We do not think there was any consideration, either by way of benefit to the promisor or detriment to the promisee, as contended by the petitioners, which made J. M. Bennett liable for the payment of the notes by reason of his endorsement.

The United States District*824 Court for the Western District of Texas handed down a decision on May 26, 1939, in the case of Bennett v.United States, Fed.Supp. , involving a suit for the refund of taxes paid by these petitioners in the prior year. One of the Casey notes which J. M. Bennett had endorsed was taken up from the trust by the transfer of other assets on the assumption that by his endorsement he was legally liable to pay the amount due on the note. The court held that the assumption of the duties and liabilities imposed on the trustee was a detriment to the trustee and, therefore, a valuable consideration for the endorsement of the note. The loss was allowed as a bad debt deduction. We are unable to concur in this conclusion and do not feel bound by that decision.

*750 In our opinion the trustee was to be fully compensated for such duties and liabilities as were imposed upon it by the trust instrument and the trustee recognized that it would receive "full compensation" for its services when it noted the acceptance of the trust. Such services so to be performed and paid for could not be construed as a detriment to the trustee constituting a consideration for the transfer of the*825 notes to the trust.

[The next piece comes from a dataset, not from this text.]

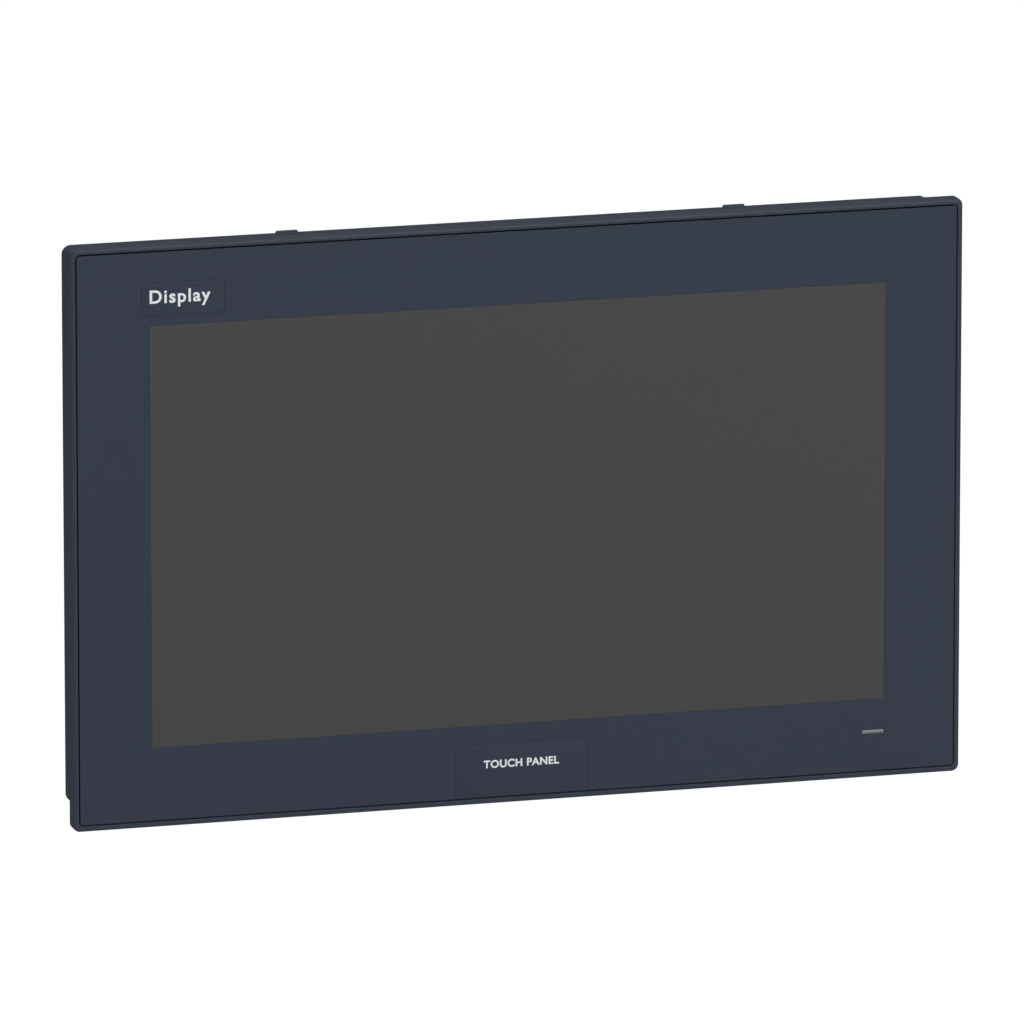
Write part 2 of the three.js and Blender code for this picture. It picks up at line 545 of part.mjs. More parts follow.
// A catch slopes on one side above the housing's top wall, and its foot is too wide for the slot.
function catchBody(x) {
  const wall = SKIRT.height / 2;
  const base = CATCH.width / 2;
  const foot = base + CATCH.flare;
  const s = new THREE.Shape();
  s.moveTo(-foot, CATCH.foot);
  s.lineTo(foot, CATCH.foot);
  s.lineTo(foot, CATCH.shoulder);
  s.lineTo(base, CATCH.shoulder);
  s.lineTo(base, wall);
  s.lineTo(base - CATCH.draft, wall + CATCH.proud);
  s.lineTo(CATCH.lead - base, wall + CATCH.proud);
  s.lineTo(-base, wall);
  s.lineTo(-base, CATCH.shoulder);
  s.lineTo(-foot, CATCH.shoulder);
  return slab(s, CATCH.y0, CATCH.y1).translate(x, 0, 0);
}

// A helix with its axis along Z between two heights.
class Helix extends THREE.Curve {
  constructor(radius, z0, z1, turns) {
    super();
    Object.assign(this, { radius, z0, z1, turns });
  }

  getPoint(t, target = new THREE.Vector3()) {
    const a = t * this.turns * Math.PI * 2;
    const z = this.z0 + (this.z1 - this.z0) * t;
    return target.set(this.radius * Math.cos(a), this.radius * Math.sin(a), z);
  }
}

function wireSpring() {
  const { radius, wire, turns, steps, end } = CATCH_SPRING;
  const section = new THREE.Shape();
  section.absarc(0, 0, wire, 0, Math.PI * 2, false);
  const path = new Helix(radius, CATCH_NOTCH.floor + end, CATCH.foot - end, turns);
  return new THREE.ExtrudeGeometry(section, {
    steps, bevelEnabled: false, curveSegments: 3, extrudePath: path,
  });
}

function catches() {
  const names = ['left', 'right'];
  return CATCH.xs.flatMap((x, i) => {
    const spring = piece(`catch_spring_${names[i]}`, wireSpring(), 'spring');
    spring.position.set(x, (CATCH.y0 + CATCH.y1) / 2, 0);
    return [piece(`catch_${names[i]}`, catchBody(x), 'slate'), spring];
  });
}

// Electronics
function mainBoard() {
  const { x0, x1, z0, z1, y, corner } = BOARD;
  const sheet = plate(x1 - x0, z1 - z0, corner, y, BOARD_TOP, (x0 + x1) / 2, (z0 + z1) / 2);
  const chips = BOARD_CHIPS.map((c) => chip(c, BOARD_TOP));
  const capacitors = CAPACITOR.xs.map((x) => rod(CAPACITOR.radius,
    BOARD_TOP - GAP, BOARD_TOP + CAPACITOR.tall, x, CAPACITOR.z));
  const holes = boardScrewPlaces().map(([x, z]) => rod(STANDOFF.clear,
    y - OVER, BOARD_TOP + OVER, x, z, 8));
  return piece('main_board', combine([sheet, ...chips, ...capacitors], holes), 'board');
}

// An opening in a port's face: width in X, y0 to y1 up from the board, deep inwards.
function mouth({ width, y0, y1, deep }, x = 0) {
  return box(x - width / 2, x + width / 2, y0, y1, PORT_FACE - OVER, PORT_FACE + deep);
}

// A bar inside a mouth, set back from the face and rooted in the block behind the mouth.
function tongue({ width, y0, y1, inset }, deep, x = 0) {
  return box(x - width / 2, x + width / 2, y0, y1, PORT_FACE + inset, PORT_FACE + deep + OVER / 2);
}

// A port on the board: its block, less the mouths that open downwards, plus what stands in them.
function port(name, spec, mouths, inside, finish) {
  const bulk = box(-spec.width / 2, spec.width / 2, 0, spec.height, PORT_FACE, PORT_FACE + spec.depth);
  let body = solid(bulk);
  for (const m of mouths) body = body.subtract(solid(m));
  for (const t of inside) body = body.add(solid(t));
  const mesh = piece(name, geometryOf(body), finish);
  mesh.position.set(spec.x, PORT_FLOOR, 0);
  return mesh;
}

function serialPins() {
  const { radius, pitch, rows, ys, inset, deep } = SERIAL_PIN;
  return rows.flatMap((count, row) => Array.from({ length: count }, (_, i) => post(radius,
    PORT_FACE + inset, PORT_FACE + deep, (i - (count - 1) / 2) * pitch, ys[row], 6)));
}

function ports() {
  const twins = [-TWIN_OFFSET, TWIN_OFFSET];
  const lanMouths = twins.flatMap((x) => [mouth(LAN_MOUTH, x), mouth(LAN_NOTCH, x)]);
  const usbMouths = twins.map((x) => mouth(USB_MOUTH, x));
  const usbTongues = twins.map((x) => tongue(USB_TONGUE, USB_MOUTH.deep, x));
  const powerPins = [-1, 0, 1].map((i) => box(i * POWER_PIN.pitch - POWER_PIN.width / 2,
    i * POWER_PIN.pitch + POWER_PIN.width / 2, POWER_PIN.y0, POWER_PIN.y1,
    PORT_FACE - POWER_PIN.inset, PORT_FACE + POWER_PIN.deep));
  const { serial } = PORTS;
  const ears = [-1, 1].map((side) => block(side * (SERIAL_EAR.x + serial.width) / 2, PORT_FACE,
    serial.width - SERIAL_EAR.x, 2 * SERIAL_EAR.deep, -OVER, serial.height + OVER));
  const videoTongue = tongue(VIDEO_TONGUE, VIDEO_MOUTH.deep);
  return [
    port('power_header', PORTS.power, [mouth(POWER_MOUTH)], powerPins, 'terminal'),
    port('lan_ports', PORTS.lan, lanMouths, [], 'steel'),
    port('usb_ports', PORTS.usb, usbMouths, usbTongues, 'steel'),
    port('serial_port', serial, [...ears, mouth(SERIAL_MOUTH)], serialPins(), 'steel'),
    port('video_port', PORTS.video, [mouth(VIDEO_MOUTH)], [videoTongue], 'plastic'),
  ];
}

function ioPlate() {
  const { x0, x1, y0, y1, z0, thick } = IO_PLATE;
  const windows = Object.values(PORTS).map((s) => box(s.x - s.width / 2 - FIT, s.x + s.width / 2 + FIT,
    PORT_FLOOR - FIT, PORT_FLOOR + s.height + FIT, z0 - OVER, z0 + thick + OVER));
  const y = BOARD_TOP + BUTTONS.lift;
  const holes = [BUTTONS.power, BUTTONS.reset].map((x) => post(BUTTONS.cap + FIT,
    z0 - OVER, z0 + thick + OVER, x, y, ROUND));
  return piece('io_plate', combine([box(x0, x1, y0, y1, z0, z0 + thick)], [...windows, ...holes]), 'steel');
}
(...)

The Commissioner's determination will be approved.

Reviewed by the Board.

Decision will be entered for the respondent.


Footnotes

  • 1. The trust instrument, attached to and made a part of the stipulated facts, recites a transfer of two notes executed by L. A. Casey and the General Investment Co.; two notes executed by L. A. Casey, individually; and one note executed by L. A. Casey and the Alamo Investment Co. One of the notes executed by Casey individually is dated July 30, 1929, instead of August 1, 1929, as stipulated.